Friday, July 14, 2006

Angry Resident of 2nd Street writes:

We moved into our new duplex the same day that our neighbors did, and from the beginning they were the most annoying people on earth. The woman who is late fifties walks around all day in SHORT shorts and little tops with her old ass hanging out drinking beer, walking their puppy who looks like it's starving. The husband initially wouldn't even make eye contact when he spoke to you. I wish I could go back to those days. We tried to ignore them and deflect any form of relationship other than "Hi".

Only since we do not smoke in our home every time we went out for a cigarette the old, drunk, skank would babble at us about her glory days as an Army nurse. My boyfriend formerly being in the Army accidentally took the bait and unfortunately started dialog. FUCK!!!!

This is a nice neighborhood, a couple blocks from the beach, surrounded by law offices in homes and I am baffled as to how they can afford to live here. Neither have a job, just a disability check for the wife. They didn't have any furniture when they moved in and still do not two months later, just an airbed (that they have to inflate every day and we can hear every time) , and said it was because of a house fire right after their insurance lapsed. Oh and had previously been living in a tent! Yay!

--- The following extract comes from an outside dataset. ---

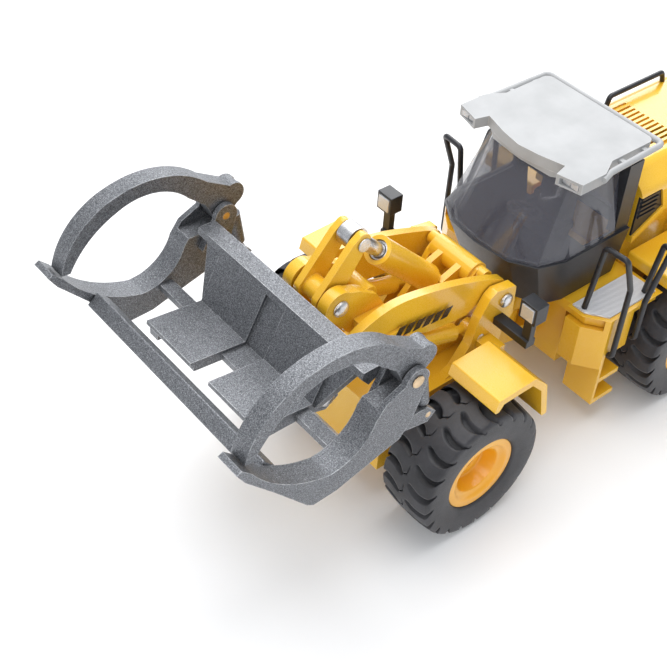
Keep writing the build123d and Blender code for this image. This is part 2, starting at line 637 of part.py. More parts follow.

Week three their car broke down, and we made the mistake of being nice and giving them a ride once, now we are their personal chauffeurs any time we are seen leaving. Apparently they can never have enough beer or cigarettes. Time spent in the car will unleash more information than you need. Turns out we live above a pill popping felon and his druggie ex-nurse wife. Now it's scary.

By week four the husband had lost his job, and I guess they had run out of drugs because we were asked to drive the little lady out of state to "one" of her doctors. Turns out they both eat more than a hundred and eighty percosets in two weeks (Jezus thats alot of percs, that is a perc each every 4 hours. I'm suprised they are not dead - Editor), plus a litany of other drugs and alcohol. They make out like they NEED them and at the time we had no idea what we were doing, she just said medication she needed.

I woke up one morning to the sound of their puppy crying out. The man was downstairs beating it with a broom. I was on my way to the phone book for the cops or humane society, when the wife knocks on my door to "talk" and get away from him. I wish I had called someone that day, but that fucking cunt was up here. She stayed all day, whining and not making any sense. Later I walked downstairs to see bllod on the floor in little spots everywhere.

We deal with loud Country music blaring up through the floor. The fighting, the nasty element of white trash friends they bring around, the unholy sight of over the hill buttocks in teenager shorts, the creepy ex con husband who is loaded at all times. They have had the nerve to ask us to use our oven, when they have one, if they could get our cable spliced to their half of the house, if we had any "papers" like we are still in high school or pot smoking losers like them.

Everyday we pray for their death, or for them to fight so we can call the cops.